- _WORK TO BE COMPLETED_
What follows is a listing. Return every line of it exactly.

[Start SUPPLIED INFORMATION]

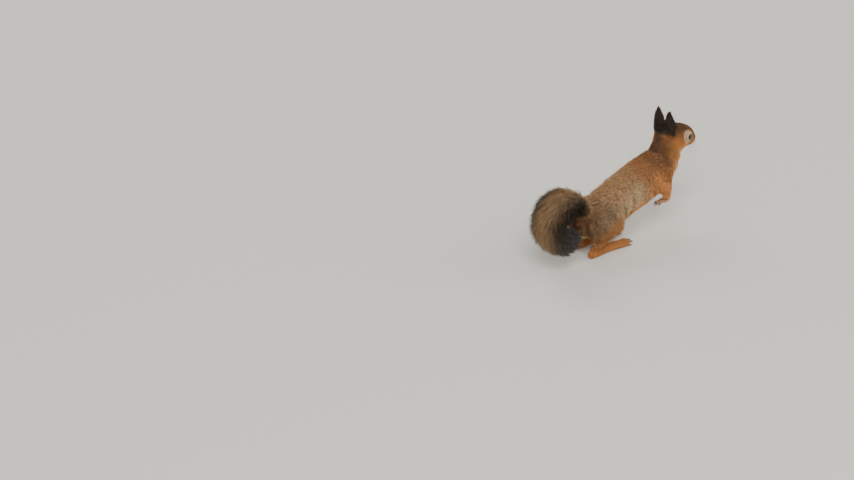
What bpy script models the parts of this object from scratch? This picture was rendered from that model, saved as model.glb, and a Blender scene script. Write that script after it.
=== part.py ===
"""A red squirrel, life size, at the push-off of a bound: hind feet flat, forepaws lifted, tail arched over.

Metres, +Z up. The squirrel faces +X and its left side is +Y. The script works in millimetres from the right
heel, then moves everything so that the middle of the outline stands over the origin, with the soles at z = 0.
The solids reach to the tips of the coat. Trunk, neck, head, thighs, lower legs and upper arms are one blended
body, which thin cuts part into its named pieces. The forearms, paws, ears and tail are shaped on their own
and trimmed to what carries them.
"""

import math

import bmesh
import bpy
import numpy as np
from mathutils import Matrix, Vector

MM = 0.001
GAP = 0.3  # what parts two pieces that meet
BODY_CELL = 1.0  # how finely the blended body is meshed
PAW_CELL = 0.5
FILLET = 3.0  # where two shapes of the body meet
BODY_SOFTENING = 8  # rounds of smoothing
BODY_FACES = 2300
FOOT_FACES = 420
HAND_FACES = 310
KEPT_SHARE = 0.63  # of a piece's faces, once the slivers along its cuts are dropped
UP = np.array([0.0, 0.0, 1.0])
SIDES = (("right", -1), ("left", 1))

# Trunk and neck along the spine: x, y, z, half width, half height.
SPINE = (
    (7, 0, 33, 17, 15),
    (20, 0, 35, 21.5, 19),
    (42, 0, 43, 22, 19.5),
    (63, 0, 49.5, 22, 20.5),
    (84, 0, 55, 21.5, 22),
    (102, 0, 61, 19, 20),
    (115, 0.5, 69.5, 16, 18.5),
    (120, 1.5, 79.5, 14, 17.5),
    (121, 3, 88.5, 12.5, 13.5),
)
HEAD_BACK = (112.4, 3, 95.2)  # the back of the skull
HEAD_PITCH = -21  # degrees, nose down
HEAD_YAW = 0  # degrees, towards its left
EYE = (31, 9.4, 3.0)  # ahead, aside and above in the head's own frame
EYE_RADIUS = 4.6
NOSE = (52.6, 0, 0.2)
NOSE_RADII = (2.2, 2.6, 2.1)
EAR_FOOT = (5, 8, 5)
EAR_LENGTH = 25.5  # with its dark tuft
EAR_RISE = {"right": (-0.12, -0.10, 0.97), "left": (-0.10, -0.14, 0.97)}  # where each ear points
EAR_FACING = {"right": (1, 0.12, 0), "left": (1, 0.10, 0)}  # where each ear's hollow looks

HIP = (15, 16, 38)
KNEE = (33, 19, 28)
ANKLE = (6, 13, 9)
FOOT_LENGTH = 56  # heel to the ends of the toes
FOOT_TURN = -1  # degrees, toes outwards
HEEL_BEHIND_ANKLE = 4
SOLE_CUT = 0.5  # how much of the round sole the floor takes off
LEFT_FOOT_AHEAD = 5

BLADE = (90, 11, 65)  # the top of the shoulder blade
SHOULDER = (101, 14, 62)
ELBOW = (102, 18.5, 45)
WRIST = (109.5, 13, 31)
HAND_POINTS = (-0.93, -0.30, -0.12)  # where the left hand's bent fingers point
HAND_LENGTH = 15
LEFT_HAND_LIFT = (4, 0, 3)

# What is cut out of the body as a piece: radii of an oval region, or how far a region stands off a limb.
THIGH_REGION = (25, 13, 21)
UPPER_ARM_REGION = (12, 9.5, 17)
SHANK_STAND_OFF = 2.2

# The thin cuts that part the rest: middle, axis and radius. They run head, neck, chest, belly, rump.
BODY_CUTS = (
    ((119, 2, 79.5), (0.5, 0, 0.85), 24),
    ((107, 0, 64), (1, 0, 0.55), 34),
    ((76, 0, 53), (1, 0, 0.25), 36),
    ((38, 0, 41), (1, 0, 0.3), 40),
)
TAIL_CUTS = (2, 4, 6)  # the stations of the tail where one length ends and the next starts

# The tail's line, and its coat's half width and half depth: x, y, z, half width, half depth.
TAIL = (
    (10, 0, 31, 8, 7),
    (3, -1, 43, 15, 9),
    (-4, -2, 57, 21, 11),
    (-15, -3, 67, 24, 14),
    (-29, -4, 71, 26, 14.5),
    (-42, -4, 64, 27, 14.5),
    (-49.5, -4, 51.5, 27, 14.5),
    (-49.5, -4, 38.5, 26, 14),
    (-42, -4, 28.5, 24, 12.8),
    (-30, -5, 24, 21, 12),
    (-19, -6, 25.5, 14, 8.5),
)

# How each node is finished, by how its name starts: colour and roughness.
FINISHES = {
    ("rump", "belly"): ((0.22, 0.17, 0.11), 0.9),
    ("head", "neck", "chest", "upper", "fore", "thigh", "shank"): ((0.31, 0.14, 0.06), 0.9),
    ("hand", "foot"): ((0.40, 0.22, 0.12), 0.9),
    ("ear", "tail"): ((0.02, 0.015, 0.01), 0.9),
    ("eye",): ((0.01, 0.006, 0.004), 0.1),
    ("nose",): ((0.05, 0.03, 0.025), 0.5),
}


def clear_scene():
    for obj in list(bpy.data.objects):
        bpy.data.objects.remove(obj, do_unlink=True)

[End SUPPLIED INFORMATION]

- _FINAL RESULT_
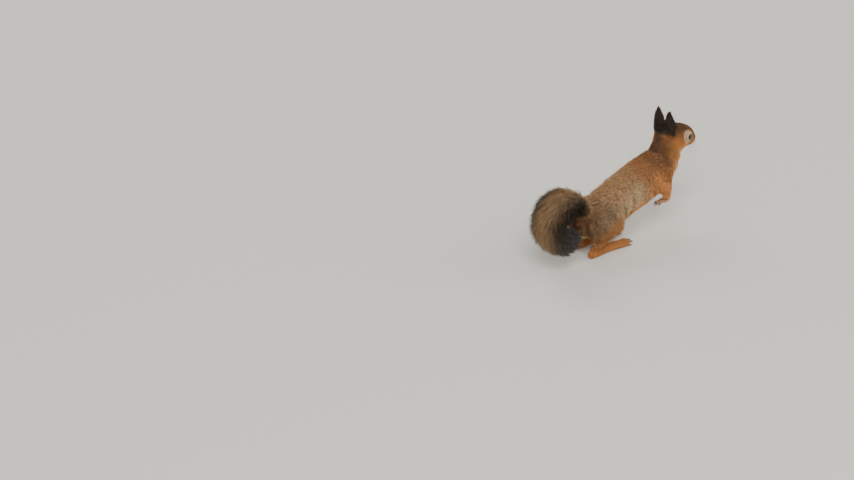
What bpy script models the parts of this object from scratch? This picture was rendered from that model, saved as model.glb, and a Blender scene script. Write that script after it.
=== part.py ===
"""A red squirrel, life size, at the push-off of a bound: hind feet flat, forepaws lifted, tail arched over.

Metres, +Z up. The squirrel faces +X and its left side is +Y. The script works in millimetres from the right
heel, then moves everything so that the middle of the outline stands over the origin, with the soles at z = 0.
The solids reach to the tips of the coat. Trunk, neck, head, thighs, lower legs and upper arms are one blended
body, which thin cuts part into its named pieces. The forearms, paws, ears and tail are shaped on their own
and trimmed to what carries them.
"""

import math

import bmesh
import bpy
import numpy as np
from mathutils import Matrix, Vector

MM = 0.001
GAP = 0.3  # what parts two pieces that meet
BODY_CELL = 1.0  # how finely the blended body is meshed
PAW_CELL = 0.5
FILLET = 3.0  # where two shapes of the body meet
BODY_SOFTENING = 8  # rounds of smoothing
BODY_FACES = 2300
FOOT_FACES = 420
HAND_FACES = 310
KEPT_SHARE = 0.63  # of a piece's faces, once the slivers along its cuts are dropped
UP = np.array([0.0, 0.0, 1.0])
SIDES = (("right", -1), ("left", 1))

# Trunk and neck along the spine: x, y, z, half width, half height.
SPINE = (
    (7, 0, 33, 17, 15),
    (20, 0, 35, 21.5, 19),
    (42, 0, 43, 22, 19.5),
    (63, 0, 49.5, 22, 20.5),
    (84, 0, 55, 21.5, 22),
    (102, 0, 61, 19, 20),
    (115, 0.5, 69.5, 16, 18.5),
    (120, 1.5, 79.5, 14, 17.5),
    (121, 3, 88.5, 12.5, 13.5),
)
HEAD_BACK = (112.4, 3, 95.2)  # the back of the skull
HEAD_PITCH = -21  # degrees, nose down
HEAD_YAW = 0  # degrees, towards its left
EYE = (31, 9.4, 3.0)  # ahead, aside and above in the head's own frame
EYE_RADIUS = 4.6
NOSE = (52.6, 0, 0.2)
NOSE_RADII = (2.2, 2.6, 2.1)
EAR_FOOT = (5, 8, 5)
EAR_LENGTH = 25.5  # with its dark tuft
EAR_RISE = {"right": (-0.12, -0.10, 0.97), "left": (-0.10, -0.14, 0.97)}  # where each ear points
EAR_FACING = {"right": (1, 0.12, 0), "left": (1, 0.10, 0)}  # where each ear's hollow looks

HIP = (15, 16, 38)
KNEE = (33, 19, 28)
ANKLE = (6, 13, 9)
FOOT_LENGTH = 56  # heel to the ends of the toes
FOOT_TURN = -1  # degrees, toes outwards
HEEL_BEHIND_ANKLE = 4
SOLE_CUT = 0.5  # how much of the round sole the floor takes off
LEFT_FOOT_AHEAD = 5

BLADE = (90, 11, 65)  # the top of the shoulder blade
SHOULDER = (101, 14, 62)
ELBOW = (102, 18.5, 45)
WRIST = (109.5, 13, 31)
HAND_POINTS = (-0.93, -0.30, -0.12)  # where the left hand's bent fingers point
HAND_LENGTH = 15
LEFT_HAND_LIFT = (4, 0, 3)

# What is cut out of the body as a piece: radii of an oval region, or how far a region stands off a limb.
THIGH_REGION = (25, 13, 21)
UPPER_ARM_REGION = (12, 9.5, 17)
SHANK_STAND_OFF = 2.2

# The thin cuts that part the rest: middle, axis and radius. They run head, neck, chest, belly, rump.
BODY_CUTS = (
    ((119, 2, 79.5), (0.5, 0, 0.85), 24),
    ((107, 0, 64), (1, 0, 0.55), 34),
    ((76, 0, 53), (1, 0, 0.25), 36),
    ((38, 0, 41), (1, 0, 0.3), 40),
)
TAIL_CUTS = (2, 4, 6)  # the stations of the tail where one length ends and the next starts

# The tail's line, and its coat's half width and half depth: x, y, z, half width, half depth.
TAIL = (
    (10, 0, 31, 8, 7),
    (3, -1, 43, 15, 9),
    (-4, -2, 57, 21, 11),
    (-15, -3, 67, 24, 14),
    (-29, -4, 71, 26, 14.5),
    (-42, -4, 64, 27, 14.5),
    (-49.5, -4, 51.5, 27, 14.5),
    (-49.5, -4, 38.5, 26, 14),
    (-42, -4, 28.5, 24, 12.8),
    (-30, -5, 24, 21, 12),
    (-19, -6, 25.5, 14, 8.5),
)

# How each node is finished, by how its name starts: colour and roughness.
FINISHES = {
    ("rump", "belly"): ((0.22, 0.17, 0.11), 0.9),
    ("head", "neck", "chest", "upper", "fore", "thigh", "shank"): ((0.31, 0.14, 0.06), 0.9),
    ("hand", "foot"): ((0.40, 0.22, 0.12), 0.9),
    ("ear", "tail"): ((0.02, 0.015, 0.01), 0.9),
    ("eye",): ((0.01, 0.006, 0.004), 0.1),
    ("nose",): ((0.05, 0.03, 0.025), 0.5),
}


def clear_scene():
    for obj in list(bpy.data.objects):
        bpy.data.objects.remove(obj, do_unlink=True)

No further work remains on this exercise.